▶ Work to do
Write out exactly the lines from the line with "hide_parts(node)" through the line with "bpy.context.scene.camera = camera", including both, and nothing more.

▶ Dataset excerpt
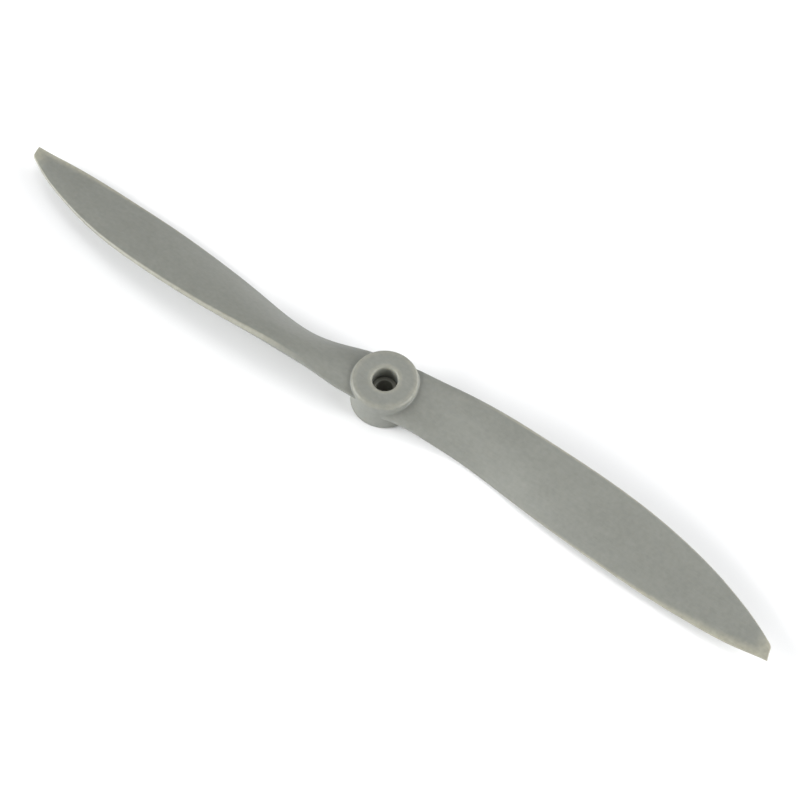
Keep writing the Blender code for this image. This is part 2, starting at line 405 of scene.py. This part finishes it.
def half_skin(shape, layer):
    """The hub's outer side over half a turn, with the blade on the +X side."""
    rows, painted_lights = blade_rows()
    root = rows[0]
    way = np.interp(-root[:, 2], -OUTLINE[:, 1], ALONG_OUTLINE)
    loop = np.stack([np.arctan2(root[:, 1], root[:, 0]), way], -1)
    points, triangles, origins = wall_triangles(loop)
    radius = np.interp(points[:, 1], ALONG_OUTLINE, OUTLINE[:, 0])
    height = np.interp(points[:, 1], ALONG_OUTLINE, OUTLINE[:, 1])
    # A painted highlight on the front rim's rounding, fading out down the wall
    start, full = (FRONT - FRONT_RIM * share for share in RIM_HIGHLIGHT_ENDS)
    rim_highlight = RIM_HIGHLIGHT * ease(start, full, height)
    wall = [
        add_vert(shape, layer, (r * math.cos(a), r * math.sin(a), z), painted_light)
        for r, a, z, painted_light in zip(radius, points[:, 0], height, rim_highlight)
    ]
    for a, b, c in triangles:
        shape.faces.new((wall[a], wall[b], wall[c]))
    place = {source: index for index, sources in enumerate(origins) for source in sources}
    before = [wall[place[i]] for i in range(RAILS)]
    for row, painted_light in zip(rows[1:], painted_lights[1:]):
        verts = [add_vert(shape, layer, point, share) for point, share in zip(row, painted_light)]
        for i in range(RAILS):
            j = (i + 1) % RAILS
            shape.faces.new((before[i], verts[i], verts[j], before[j]))
        before = verts
    shape.faces.new(before)


def add_turned(shape, layer, profile, painted_lights, columns):
    """Rings of faces for a profile of (radius, z) points, with how much painted highlight each ring
    has.
    """
    angles = np.arange(columns) * 2 * math.pi / columns - math.pi / 2
    around = [(math.cos(a), math.sin(a)) for a in angles]
    rings = [
        [add_vert(shape, layer, (radius * x, radius * y, z), painted_light) for x, y in around]
        for (radius, z), painted_light in zip(profile, painted_lights)
    ]
    for upper, lower in zip(rings, rings[1:]):
        for i in range(columns):
            j = (i + 1) % columns
            shape.faces.new((upper[i], upper[j], lower[j], lower[i]))


def finished(shape, name):
    """The mesh, welded, facing outwards and in metres."""
    bmesh.ops.remove_doubles(shape, verts=shape.verts[:], dist=MERGE_DISTANCE)
    bmesh.ops.recalc_face_normals(shape, faces=shape.faces[:])
    bmesh.ops.scale(shape, verts=shape.verts[:], vec=(MM, MM, MM))
    mesh = bpy.data.meshes.new(name)
    shape.to_mesh(mesh)
    shape.free()
    mesh.shade_smooth()
    mesh.set_sharp_from_angle(angle=SHARP_ANGLE)
    return mesh


def propeller_mesh():
    shape = bmesh.new()
    layer = shape.verts.layers.float.new("painted_light")
    half_skin(shape, layer)
    other = bmesh.ops.duplicate(shape, geom=shape.verts[:] + shape.edges[:] + shape.faces[:])
    turned_verts = [item for item in other["geom"] if isinstance(item, bmesh.types.BMVert)]
    bmesh.ops.rotate(shape, verts=turned_verts, matrix=Matrix.Rotation(math.pi, 3, "Z"))
    edge = OUTLINE[0][0]
    lip = [
        (BORE_RADIUS + LIP * (1 - math.sin(a)), FRONT - LIP * (1 - math.cos(a)))
        for a in np.linspace(0, math.pi / 2, ARC_STEPS + 1)
    ]
    face = [(r, FRONT) for r in np.linspace(edge, lip[0][0], FACE_RINGS)[:-1]]
    bore = [(BORE_RADIUS, z) for z in np.linspace(lip[-1][1], REAR_CHAMFER, BORE_RINGS)[1:]]
    chamfered = BORE_RADIUS + REAR_CHAMFER
    rear = [(r, 0.0) for r in np.linspace(chamfered, OUTLINE[-1][0], REAR_RINGS)]
    # The front face's outer ring carries the rim's painted highlight
    face_highlight = [RIM_HIGHLIGHT, *[0.0] * (len(face) - 1)]
    # A painted highlight round the bore's lip
    painted_lights = [*face_highlight, *[LIP_HIGHLIGHT] * len(lip), *[0.0] * (len(bore) + len(rear))]
    add_turned(shape, layer, [*face, *lip, *bore, *rear], painted_lights, HUB_COLUMNS)
    return finished(shape, "propeller_moulding")


def bush_mesh():
    """A turned ring with rounded corners."""
    inner, outer = SHAFT_RADIUS, BORE_RADIUS - BUSH_GAP
    corners = (
        (outer, BUSH_TOP, -1, -1, 90),
        (outer, BUSH_BOTTOM, -1, 1, 0),
        (inner, BUSH_BOTTOM, 1, 1, 270),
        (inner, BUSH_TOP, 1, -1, 180),
    )
    profile = []
    for radius, z, inward, upward, start in corners:
        for angle in np.radians(np.linspace(start, start - 90, BUSH_CORNER_POINTS)):
            profile.append((
                radius + inward * BUSH_ROUND + BUSH_ROUND * math.cos(angle),
                z + upward * BUSH_ROUND + BUSH_ROUND * math.sin(angle),
            ))
    shape = bmesh.new()
    layer = shape.verts.layers.float.new("painted_light")
    ring = [*profile, profile[0]]
    add_turned(shape, layer, ring, [0.0] * len(ring), BUSH_COLUMNS)
    return finished(shape, "reducer_ring")


class Nodes:
    """Short calls to add and join a material's nodes."""

    def __init__(self, name):
        self.material = bpy.data.materials.new(name)
        self.material.use_nodes = True
        self.tree = self.material.node_tree
        self.shader = self.tree.nodes["Principled BSDF"]

    def add(self, kind, settings=None, **inputs):
        node = self.tree.nodes.new(kind)
        for key, value in (settings or {}).items():
            setattr(node, key, value)
        for key, value in inputs.items():
            self.put(node.inputs[key.replace("_", " ")], value)
        return node

    def put(self, socket, value):
        if isinstance(value, bpy.types.NodeSocket):
            self.tree.links.new(value, socket)
        else:
            socket.default_value = value

    def math(self, operation, a, b=0.0, c=0.0):
        node = self.tree.nodes.new("ShaderNodeMath")
        node.operation = operation
        for socket, value in zip(node.inputs, (a, b, c)):
            self.put(socket, value)
        return node.outputs[0]

    def mix(self, factor, a, b, blend="MIX"):
        node = self.tree.nodes.new("ShaderNodeMix")
        node.data_type = "RGBA"
        node.blend_type = blend
        self.put(node.inputs[0], factor)
        self.put(node.inputs[6], a)
        self.put(node.inputs[7], b)
        return node.outputs[2]

    def ramp(self, value, low, high, out_low, out_high):
        node = self.tree.nodes.new("ShaderNodeMapRange")
        for socket, number in zip(node.inputs, (value, low, high, out_low, out_high)):
            self.put(socket, number)
        return node.outputs[0]

    def noise(self, place, scale, detail=2.0, stretch=(1.0, 1.0, 1.0)):
        mapping = self.add("ShaderNodeMapping", Vector=place, Scale=stretch)
        node = self.add("ShaderNodeTexNoise", Vector=mapping.outputs[0], Scale=scale, Detail=detail)
        return node.outputs["Fac"]


def nylon(name, colour, painted_light_colour, roughness):
    """Satin moulded glass-filled nylon: cloudy flow marks, short fibres under the skin, and a
    warmer, lighter colour painted on rims and edges as highlight and as light showing through the
    thin edges."""
    n = Nodes(name)
    place = n.add("ShaderNodeTexCoord").outputs["Object"]
    noises, tone = {}, PLAIN_TONE
    for kind, (scale, detail, along, share) in TONE_NOISES.items():
        noises[kind] = n.noise(place, scale, detail, (along, 1.0, 1.0))
        tone = n.math("MULTIPLY_ADD", noises[kind], share, tone)
    # Painted light: this paler, warmer colour stands in for highlights on the rim, lip and leading
    # edges and for light through the thin edges
    painted_light = n.add("ShaderNodeAttribute", {"attribute_name": "painted_light"}).outputs["Fac"]
    painted_light_share = n.math("MULTIPLY", painted_light, n.ramp(noises["mottle"], *PAINTED_LIGHT_MOTTLE))
    tinted = n.mix(painted_light_share, (*colour, 1.0), (*painted_light_colour, 1.0))
    tones = n.add("ShaderNodeCombineColor", Red=tone, Green=tone, Blue=tone).outputs[0]
    n.put(n.shader.inputs["Base Color"], n.mix(1.0, tinted, tones, "MULTIPLY"))
    rough = n.math("MULTIPLY_ADD", noises["clouds"], 0.10, roughness - 0.05)
    n.put(n.shader.inputs["Roughness"], rough)
    grain = n.math("MULTIPLY", n.noise(place, GRAIN_SCALE), 0.3)
    height = n.math("MULTIPLY_ADD", noises["fibres"], 0.4, grain)
    height = n.math("MULTIPLY_ADD", noises["clouds"], 1.2, height)
    bump = n.add("ShaderNodeBump", Strength=0.25, Distance=0.00006, Height=height)
    n.put(n.shader.inputs["Normal"], bump.outputs[0])
    n.shader.inputs["IOR"].default_value = 1.5
    n.shader.inputs["Subsurface Weight"].default_value = 0.15
    n.shader.inputs["Subsurface Radius"].default_value = (1.0, 0.8, 0.5)
    n.shader.inputs["Subsurface Scale"].default_value = 0.001
    return n.material


def add_piece(name, mesh, material, body, node):
    mesh.materials.append(material)
    piece = bpy.data.objects.new(name, mesh)
    bpy.context.scene.collection.objects.link(piece)
    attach(piece, body)
    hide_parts(node)


def add_floor():
    bpy.ops.mesh.primitive_circle_add(vertices=128, radius=FLOOR_RADIUS, fill_type="NGON")
    floor = bpy.context.object
    floor.name = "floor"
    n = Nodes("pale_paper")
    n.shader.inputs["Base Color"].default_value = (*PAPER_WHITE, 1.0)
    n.shader.inputs["Roughness"].default_value = 0.9
    n.shader.inputs["Specular IOR Level"].default_value = 0.1
    floor.data.materials.append(n.material)


def add_camera():
    data = bpy.data.cameras.new("camera")
    data.lens = CAMERA_LENS
    data.sensor_width = 36.0
    data.clip_start = 0.01
    camera = bpy.data.objects.new("camera", data)
    camera.matrix_world = (
        Matrix.Rotation(CAMERA_TURN, 4, "Z")
        @ Matrix.Rotation(math.pi / 2 - CAMERA_ELEVATION, 4, "X")
        @ Matrix.Rotation(CAMERA_ROLL, 4, "Z")
        @ Matrix.Translation((*CAMERA_SLIDE, CAMERA_DISTANCE))
    )
    bpy.context.scene.collection.objects.link(camera)
    bpy.context.scene.camera = camera


def add_light(name, bearing, elevation, power):
    """A square soft box, aimed at the hub and unseen by the camera. bearing is clockwise from the
    side of the part that lies away from the camera."""
    data = bpy.data.lights.new(name, "AREA")
    data.size = LIGHT_SIZE
    data.energy = power
    light = bpy.data.objects.new(name, data)
    light.visible_camera = False
    around = CAMERA_TURN + math.pi / 2 - math.radians(bearing)
    up = math.radians(elevation)
    light.location = LIGHT_DISTANCE * Vector(
        (math.cos(up) * math.cos(around), math.cos(up) * math.sin(around), math.sin(up))
    )
    light.rotation_euler = (-light.location).to_track_quat("-Z", "Y").to_euler()
    bpy.context.scene.collection.objects.link(light)


def add_studio():
    """The lights, and a world that looks white to the camera and lights the part much less."""
    world = bpy.data.worlds.new("studio")
    world.use_nodes = True
    tree = world.node_tree
    background = tree.nodes["Background"]
    background.inputs["Color"].default_value = (0.99, 0.995, 1.0, 1.0)
    strength = tree.nodes.new("ShaderNodeMapRange")
    strength.inputs["To Min"].default_value = AMBIENT
    strength.inputs["To Max"].default_value = BACKDROP
    rays = tree.nodes.new("ShaderNodeLightPath")
    tree.links.new(rays.outputs["Is Camera Ray"], strength.inputs["Value"])
    tree.links.new(strength.outputs["Result"], background.inputs["Strength"])
    bpy.context.scene.world = world
    for name, bearing, elevation, power in LIGHTS:
        add_light(name, bearing, elevation, power)
    bpy.context.scene.view_settings.view_transform = "Standard"


add_camera()
add_studio()
add_floor()
moulding_nylon = nylon("grey_glass_filled_nylon", NYLON_GREY, PAINTED_LIGHT_GREY, 0.5)
bush_nylon = nylon("grey_nylon_bush", BUSH_GREY, BUSH_GREY, 0.55)
add_piece(
    "propeller_moulding",
    propeller_mesh(),
    moulding_nylon,
    "propeller",
    "propeller",
)
add_piece("reducer_ring", bush_mesh(), bush_nylon, "bush", "reducer_bush")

▶ In response
    hide_parts(node)


def add_floor():
    bpy.ops.mesh.primitive_circle_add(vertices=128, radius=FLOOR_RADIUS, fill_type="NGON")
    floor = bpy.context.object
    floor.name = "floor"
    n = Nodes("pale_paper")
    n.shader.inputs["Base Color"].default_value = (*PAPER_WHITE, 1.0)
    n.shader.inputs["Roughness"].default_value = 0.9
    n.shader.inputs["Specular IOR Level"].default_value = 0.1
    floor.data.materials.append(n.material)


def add_camera():
    data = bpy.data.cameras.new("camera")
    data.lens = CAMERA_LENS
    data.sensor_width = 36.0
    data.clip_start = 0.01
    camera = bpy.data.objects.new("camera", data)
    camera.matrix_world = (
        Matrix.Rotation(CAMERA_TURN, 4, "Z")
        @ Matrix.Rotation(math.pi / 2 - CAMERA_ELEVATION, 4, "X")
        @ Matrix.Rotation(CAMERA_ROLL, 4, "Z")
        @ Matrix.Translation((*CAMERA_SLIDE, CAMERA_DISTANCE))
    )
    bpy.context.scene.collection.objects.link(camera)
    bpy.context.scene.camera = camera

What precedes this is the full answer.